> DIRECTIVE
Search the material for the string "axes", then return every line where it is found.

> GIVEN INFORMATION
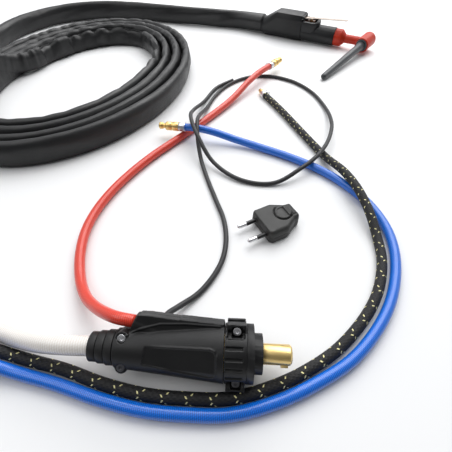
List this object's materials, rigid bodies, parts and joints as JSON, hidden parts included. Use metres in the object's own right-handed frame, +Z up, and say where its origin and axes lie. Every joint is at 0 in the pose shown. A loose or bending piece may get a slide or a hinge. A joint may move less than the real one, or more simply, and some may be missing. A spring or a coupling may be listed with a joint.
{
  "type": "tig torch",
  "caption": "Water-cooled welding torch with a covered hose coil, bayonet power plug, water and gas hoses, control lead and loose mains plug.",
  "frame": {"origin": "on the bench, midway between the handset and the power plug: bottom centre of the box of the handset, power plug and mains plug", "axes": "+Z up from the bench, +Y from the power plug towards the handset, +X along the power plug's pin to within a few degrees"},
  "size_m": [0.6537, 0.7305, 0.0647],
  "materials": {
    "black_plastic": "satin moulded nylon",
    "housing_rubber": "hard matt rubber",
    "shrink_sleeve": "smooth heat-shrink tube",
    "red_silicone": "satin silicone rubber",
    "cap_grey": "dark grey phenolic",
    "liner_teal": "grey-teal insulator",
    "white_gasket": "white gasket",
    "black_rubber": "rubber",
    "brass": "turned brass",
    "copper": "drawn copper",
    "zinc_steel": "bright zinc-plated steel",
    "spring_steel": "thin sprung leaf",
    "switch_brown": "brown phenolic",
    "wire_red": "wire insulation",
    "cover_leatherette": "black coated fabric",
    "clear_hose": "translucent ribbed hose",
    "blue_hose": "glossy reinforced hose",
    "red_hose": "glossy reinforced hose",
    "gas_braid": "black textile braid with yellow tracers",
    "cable_grey": "dark grey cable sheath",
    "mains_plastic": "dark grey moulded plastic"
  },
  "bodies": {
    "bench_set": {"handle_shell": "black_plastic", "rear_adaptor": "black_plastic", "inner_cable": "copper", "power_union": "brass", "front_insert": "black_plastic", "neck_tube": "copper", "head_core": "brass", "head_boot": "red_silicone", "cup_gasket": "white_gasket", "cap_liner": "liner_teal", "sleeve": "shrink_sleeve", "switch_base": "black_plastic", "switch_hood": "black_plastic", "micro_switch": "switch_brown", "switch_wires": "wire_red", "lever_pin": "zinc_steel", "rear_boot": "housing_rubber", "swage_ring": "zinc_steel", "water_block": "brass", "branch_clip": "zinc_steel", "housing_upper": "housing_rubber", "housing_lower": "housing_rubber", "housing_screws": "zinc_steel", "housing_nuts": "zinc_steel", "grip_ring": "housing_rubber", "front_collar": "housing_rubber", "pin_nut": "brass", "power_pin": "brass", "cable_gland": "black_rubber", "red_coupler": "brass", "red_clamp": "zinc_steel", "blue_coupler": "brass", "blue_clamp": "zinc_steel", "gas_nipple": "brass", "gas_clamp": "zinc_steel", "cover_band": "black_rubber", "cover_lead": "cover_leatherette", "cover_coil": "cover_leatherette", "cover_tail": "cover_leatherette", "power_hose": "clear_hose", "blue_hose": "blue_hose", "gas_hose": "gas_braid", "red_hose": "red_hose", "control_cable": "cable_grey"},
    "cap_seal_body": {"cap_seal": "black_rubber"},
    "cap_body": {"back_cap": "cap_grey"},
    "lever_body": {"lever_blade": "spring_steel"},
    "plunger_body": {"switch_plunger": "brass"},
    "mains_plug": {"mains_upper": "mains_plastic", "mains_lower": "mains_plastic", "mains_pins": "zinc_steel", "mains_sleeves": "black_rubber", "cord_clamp": "mains_plastic", "mains_screw": "zinc_steel"}
  },
  "joints": [
    {"name": "cap_turn", "type": "hinge", "parent": "cap_seal_body", "child": "cap_body", "pos_m": [0.14241, 0.21199, 0.01401], "axis": [-0.6416, -0.7637, -0.0716], "range_deg": [0, 1801]},
    {"name": "cap_travel", "type": "slide", "parent": "bench_set", "child": "cap_seal_body", "axis": [-0.6416, -0.7637, -0.0716], "range_m": [0, 0.00625]},
    {"name": "lever_press", "type": "hinge", "parent": "bench_set", "child": "lever_body", "pos_m": [0.05259, 0.27486, 0.03674], "axis": [0.4682, 0.8806, 0.0732], "range_deg": [0, 4], "stiffness_Nm_per_rad": 0.6, "springref_deg": -1.15},
    {"name": "plunger_travel", "type": "slide", "parent": "bench_set", "child": "plunger_body", "axis": [0.0344, 0.0646, -0.9973], "range_m": [0, 0.000977], "stiffness_N_per_m": 60, "springref_m": -0.0005},
    {"name": "mains_lift", "type": "slide", "parent": "bench_set", "child": "mains_plug", "axis": [0, 0, 1], "range_m": [0, 0.1]}
  ],
  "couplings": [
    {"joint": "cap_turn", "follows": "cap_travel", "rad_per_m": 5026.5},
    {"joint": "lever_press", "follows": "plunger_travel", "rad_per_m": 71.429}
  ]
}
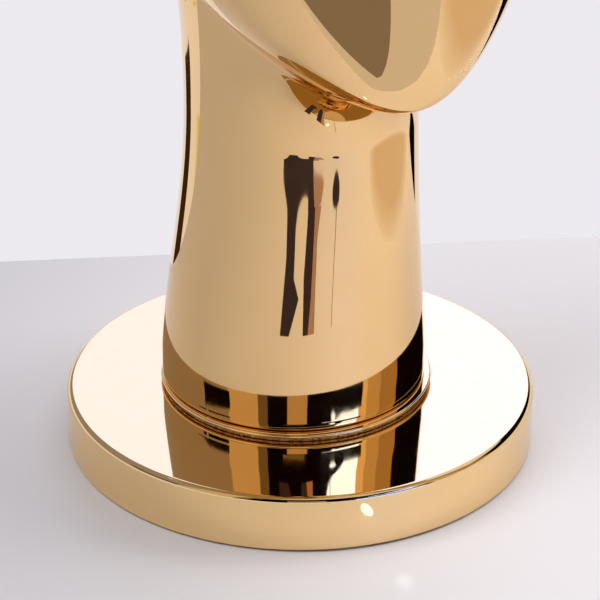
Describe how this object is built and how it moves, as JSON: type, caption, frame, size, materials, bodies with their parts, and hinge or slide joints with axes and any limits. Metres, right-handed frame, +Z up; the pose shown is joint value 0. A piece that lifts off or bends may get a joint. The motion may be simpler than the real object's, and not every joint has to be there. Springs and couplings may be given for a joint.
{
  "type": "display head",
  "caption": "Featureless mirror-gold display head on a flared neck that turns on a round weighted base, for hats, wigs, eyewear or jewellery.",
  "frame": {"origin": "centre of the resting face, the underside of the base's pad", "axes": "+Z up along the neck, the face looks along -Y, +X to the head's left"},
  "size_m": [0.22, 0.2213, 0.3827],
  "materials": {
    "gold_plate": "mirror, gold plated steel",
    "gold_skin": "mirror, gold vacuum plated over moulded resin",
    "cast_iron": "as cast, primed",
    "zinc_steel": "zinc plated",
    "nylon": "natural",
    "fibre": "raw edge",
    "plywood": "raw",
    "resin": "cured laminate",
    "foam": "matt closed-cell pad"
  },
  "bodies": {
    "base": {"base_cover": "gold_plate", "base_weight": "cast_iron", "base_bottom_plate": "zinc_steel", "bottom_plate_screw_1": "zinc_steel", "bottom_plate_screw_2": "zinc_steel", "bottom_plate_screw_3": "zinc_steel", "bottom_plate_screw_4": "zinc_steel", "base_pad": "foam", "pivot_bush": "nylon", "bush_ring_nut": "zinc_steel", "thrust_washer": "nylon", "glide_ring": "fibre"},
    "head": {"pivot_bolt": "zinc_steel", "spring_washer": "zinc_steel", "hub_flange": "zinc_steel", "hub_screw_1": "zinc_steel", "hub_screw_2": "zinc_steel", "hub_screw_3": "zinc_steel", "hub_screw_4": "zinc_steel", "lock_nut": "zinc_steel", "neck_plug": "plywood", "resin_fillet": "resin", "neck_rim": "gold_plate", "head_front_shell": "gold_skin", "head_rear_shell": "gold_skin", "seam_lap_strip": "resin"}
  },
  "joints": [
    {"name": "head_turn", "type": "hinge", "parent": "base", "child": "head", "pos_m": [0, 0.0034, 0.0275], "axis": [0, 0, 1], "continuous": true}
  ]
}
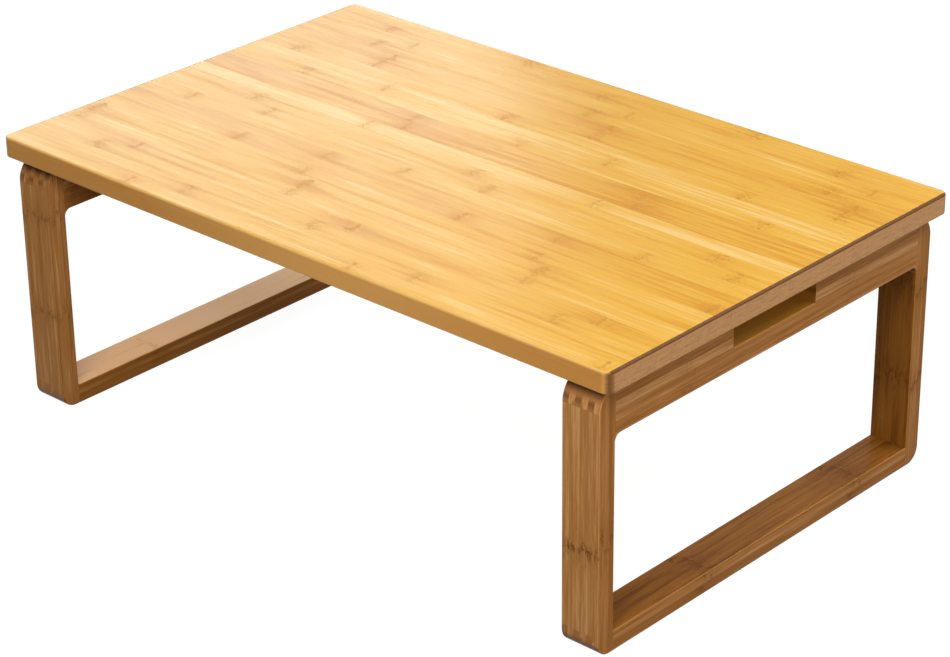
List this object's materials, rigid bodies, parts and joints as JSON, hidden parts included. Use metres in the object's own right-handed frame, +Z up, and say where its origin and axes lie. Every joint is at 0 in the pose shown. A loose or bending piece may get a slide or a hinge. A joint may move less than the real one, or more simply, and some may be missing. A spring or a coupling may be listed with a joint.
{
  "type": "folding low table",
  "caption": "Low rectangular bamboo table on closed loop legs that fold flat under the top, with a hand slot in each loop's top rail.",
  "frame": {"origin": "on the floor, under the middle of the top", "axes": "+X along the top, towards the end whose outer side the picture shows; -Y towards the long side that the picture shows; +Z up"},
  "size_m": [0.7, 0.446, 0.26],
  "materials": {
    "bamboo_top": "clear satin lacquer on pale carbonised bamboo strips",
    "bamboo_legs": "satin lacquer on brown carbonised bamboo",
    "hinge_steel": "zinc plated",
    "pin_steel": "bright drawn wire",
    "screw_steel": "zinc plated",
    "catch_steel": "zinc plated",
    "magnet_nickel": "nickel plated",
    "pad_rubber": "matte"
  },
  "bodies": {
    "top_panel": {"tabletop": "bamboo_top", "hinge_top_leaf_right_front": "hinge_steel", "hinge_top_screws_right_front": "screw_steel", "hinge_pin_right_front": "pin_steel", "strike_plate_right_front": "catch_steel", "hinge_top_leaf_right_rear": "hinge_steel", "hinge_top_screws_right_rear": "screw_steel", "hinge_pin_right_rear": "pin_steel", "strike_plate_right_rear": "catch_steel", "strike_screws_right": "screw_steel", "hinge_top_leaf_left_front": "hinge_steel", "hinge_top_screws_left_front": "screw_steel", "hinge_pin_left_front": "pin_steel", "strike_plate_left_front": "catch_steel", "hinge_top_leaf_left_rear": "hinge_steel", "hinge_top_screws_left_rear": "screw_steel", "hinge_pin_left_rear": "pin_steel", "strike_plate_left_rear": "catch_steel", "strike_screws_left": "screw_steel"},
    "right_loop": {"front_post_right": "bamboo_legs", "rear_post_right": "bamboo_legs", "top_rail_right": "bamboo_legs", "bottom_rail_right": "bamboo_legs", "hinge_leg_leaf_right_front": "hinge_steel", "hinge_leg_screws_right_front": "screw_steel", "catch_cup_right_front": "catch_steel", "catch_magnet_right_front": "magnet_nickel", "foot_pad_right_front": "pad_rubber", "hinge_leg_leaf_right_rear": "hinge_steel", "hinge_leg_screws_right_rear": "screw_steel", "catch_cup_right_rear": "catch_steel", "catch_magnet_right_rear": "magnet_nickel", "foot_pad_right_rear": "pad_rubber"},
    "left_loop": {"front_post_left": "bamboo_legs", "rear_post_left": "bamboo_legs", "top_rail_left": "bamboo_legs", "bottom_rail_left": "bamboo_legs", "hinge_leg_leaf_left_front": "hinge_steel", "hinge_leg_screws_left_front": "screw_steel", "catch_cup_left_front": "catch_steel", "catch_magnet_left_front": "magnet_nickel", "foot_pad_left_front": "pad_rubber", "hinge_leg_leaf_left_rear": "hinge_steel", "hinge_leg_screws_left_rear": "screw_steel", "catch_cup_left_rear": "catch_steel", "catch_magnet_left_rear": "magnet_nickel", "foot_pad_left_rear": "pad_rubber"}
  },
  "joints": [
    {"name": "right_loop_fold", "type": "hinge", "parent": "top_panel", "child": "right_loop", "pos_m": [0.29615, 0, 0.23765], "axis": [0, 1, 0], "range_deg": [0, 90]},
    {"name": "left_loop_fold", "type": "hinge", "parent": "top_panel", "child": "left_loop", "pos_m": [-0.29615, 0, 0.23765], "axis": [0, -1, 0], "range_deg": [0, 90]}
  ]
}
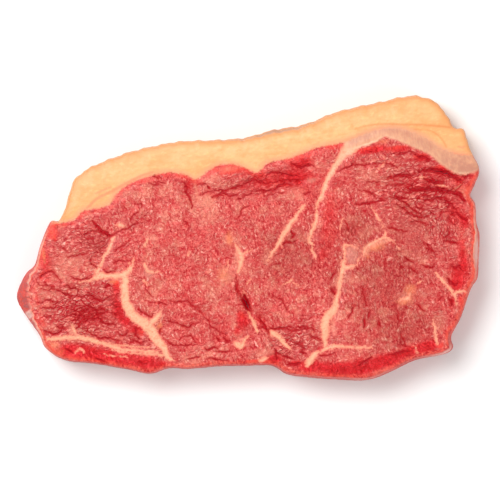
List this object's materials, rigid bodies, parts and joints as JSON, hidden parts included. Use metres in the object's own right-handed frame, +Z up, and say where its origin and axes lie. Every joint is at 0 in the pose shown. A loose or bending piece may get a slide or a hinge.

> SOLUTION TO THIS PROBLEM
List this object's materials, rigid bodies, parts and joints as JSON, hidden parts included. Use metres in the object's own right-handed frame, +Z up, and say where its origin and axes lie. Every joint is at 0 in the pose shown. A loose or bending piece may get a slide or a hinge. A joint may move less than the real one, or more simply, and some may be missing. A spring or a coupling may be listed with a joint.
  "frame": {"origin": "on the bench, midway between the handset and the power plug: bottom centre of the box of the handset, power plug and mains plug", "axes": "+Z up from the bench, +Y from the power plug towards the handset, +X along the power plug's pin to within a few degrees"},
Describe how this object is built and how it moves, as JSON: type, caption, frame, size, materials, bodies with their parts, and hinge or slide joints with axes and any limits. Metres, right-handed frame, +Z up; the pose shown is joint value 0. A piece that lifts off or bends may get a joint. The motion may be simpler than the real object's, and not every joint has to be there. Springs and couplings may be given for a joint.
  "frame": {"origin": "centre of the resting face, the underside of the base's pad", "axes": "+Z up along the neck, the face looks along -Y, +X to the head's left"},
List this object's materials, rigid bodies, parts and joints as JSON, hidden parts included. Use metres in the object's own right-handed frame, +Z up, and say where its origin and axes lie. Every joint is at 0 in the pose shown. A loose or bending piece may get a slide or a hinge. A joint may move less than the real one, or more simply, and some may be missing. A spring or a coupling may be listed with a joint.
  "frame": {"origin": "on the floor, under the middle of the top", "axes": "+X along the top, towards the end whose outer side the picture shows; -Y towards the long side that the picture shows; +Z up"},
List this object's materials, rigid bodies, parts and joints as JSON, hidden parts included. Use metres in the object's own right-handed frame, +Z up, and say where its origin and axes lie. Every joint is at 0 in the pose shown. A loose or bending piece may get a slide or a hinge.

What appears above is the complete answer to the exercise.